Black-Eyed Pea Falafel With Sun-Dried Tomato Hummus image

Make and share this Black-Eyed Pea Falafel With Sun-Dried Tomato Hummus recipe from Food.com.

Provided by dicentra

Categories     Beans

Time 25m

Yield 6 serving(s)

Number Of Ingredients 16

2 (15 ounce) cans black-eyed peas, rinsed and drained
1 garlic clove, minced
1/2 cup minced onion
3 tablespoons chopped fresh cilantro
2 tablespoons chopped fresh parsley
1/2 teaspoon salt
1/2 teaspoon ground cumin
1/4 teaspoon ground red pepper
20 saltine crackers, finely crushed
2 tablespoons all-purpose flour
1 large egg, lightly beaten
wax paper
1 (10 ounce) container plain hummus
1/3 cup drained sun-dried tomato packed in oil
1/2 cup canola oil
pita bread, grape tomatoes, cucumbers, arugula (optional)

Steps:

  • Attach food grinder attachment to electric stand mixer according to manufacturer's instructions.
  • Grind peas and next 7 ingredients according to manufacturer's instructions using the coarse grinding plate.
  • Stir together crackers and flour in a small bowl.
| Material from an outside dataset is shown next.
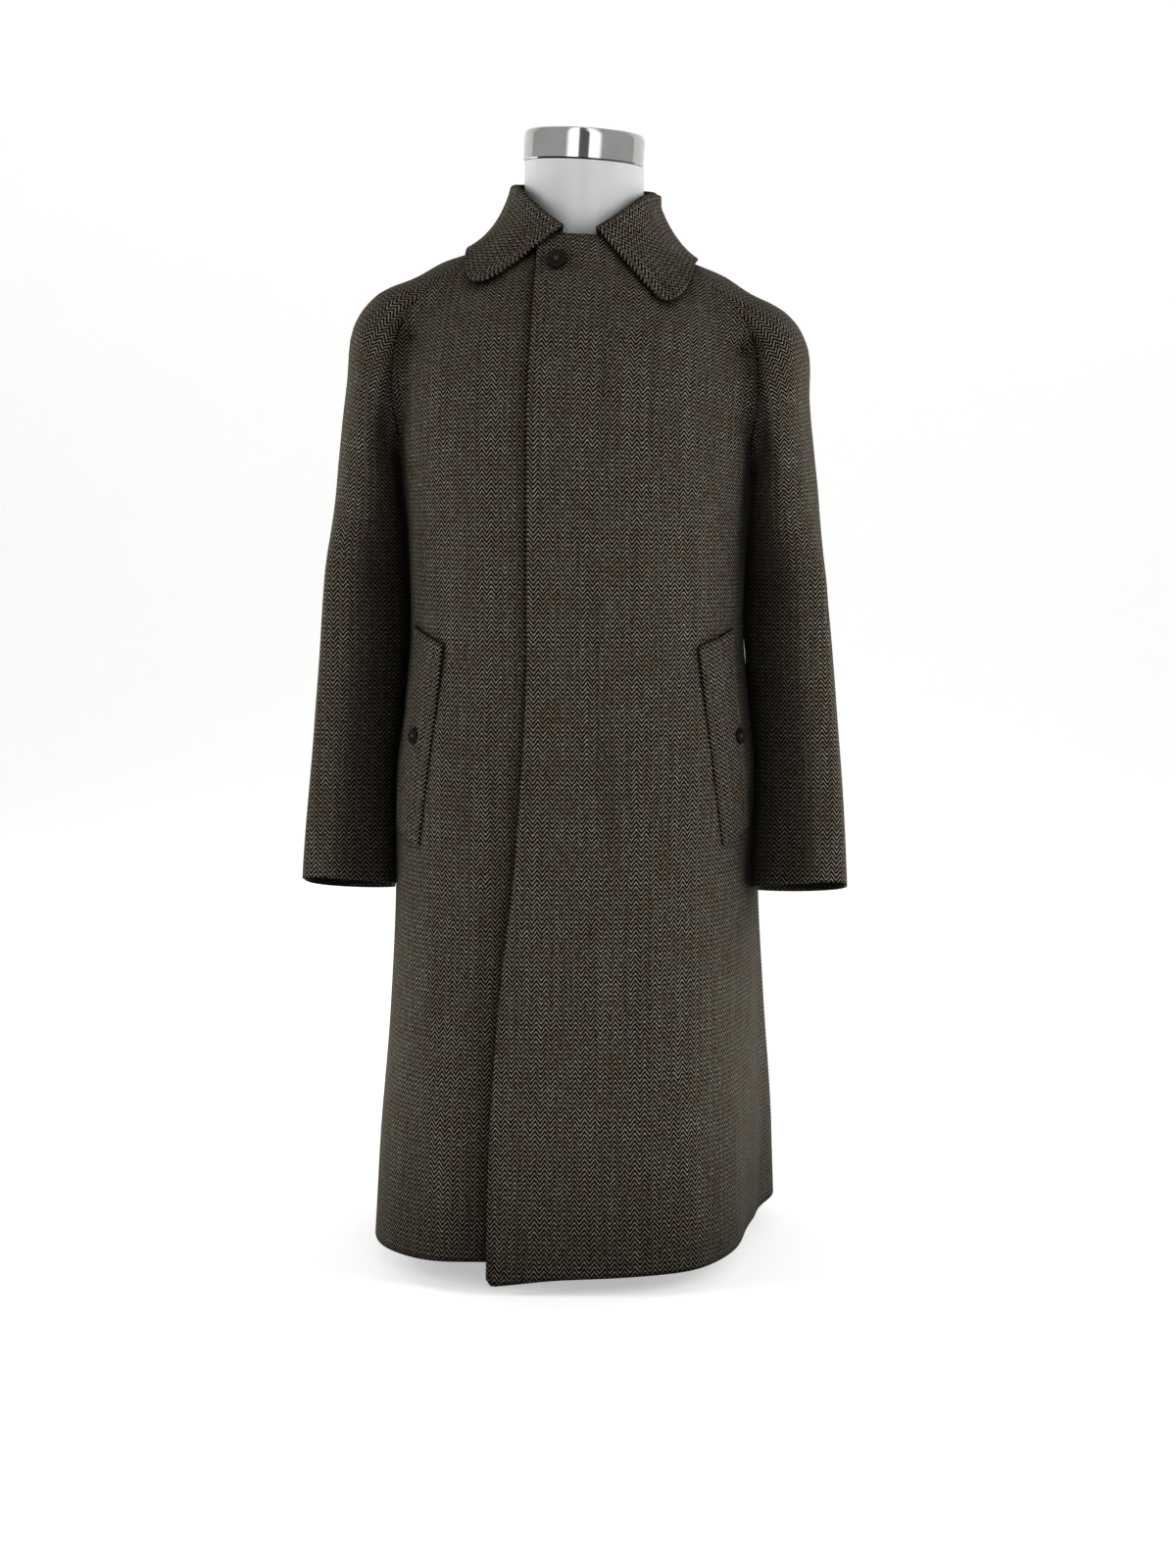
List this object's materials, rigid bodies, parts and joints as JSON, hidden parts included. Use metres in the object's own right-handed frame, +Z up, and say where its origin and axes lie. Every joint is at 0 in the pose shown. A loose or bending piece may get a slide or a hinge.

Stir 1/2 cup cracker mixture and egg into ground pea mixture until well blended. Reserve remaining cracker mixture.
  • Shape pea mixture into 18 (2-inch) cakes (about 1 1/2 tablespoons each), and place on a wax paper-lined jelly-roll pan. Cover and chill 30 minutes to 24 hours.
  • Pulse together hummus and sun-dried tomatoes in a food processor 5 to 6 times or until tomatoes are pureed.
  • Dredge cakes in reserved cracker mixture. Fry cakes, in batches, in hot oil in a large nonstick skillet 2 to 3 minutes on each side or until crisp and golden brown, adding more oil as needed.
  • Drain on paper towels. Serve with hummus mixture and, if desired, pita bread, grape tomatoes, cucumbers, and arugula.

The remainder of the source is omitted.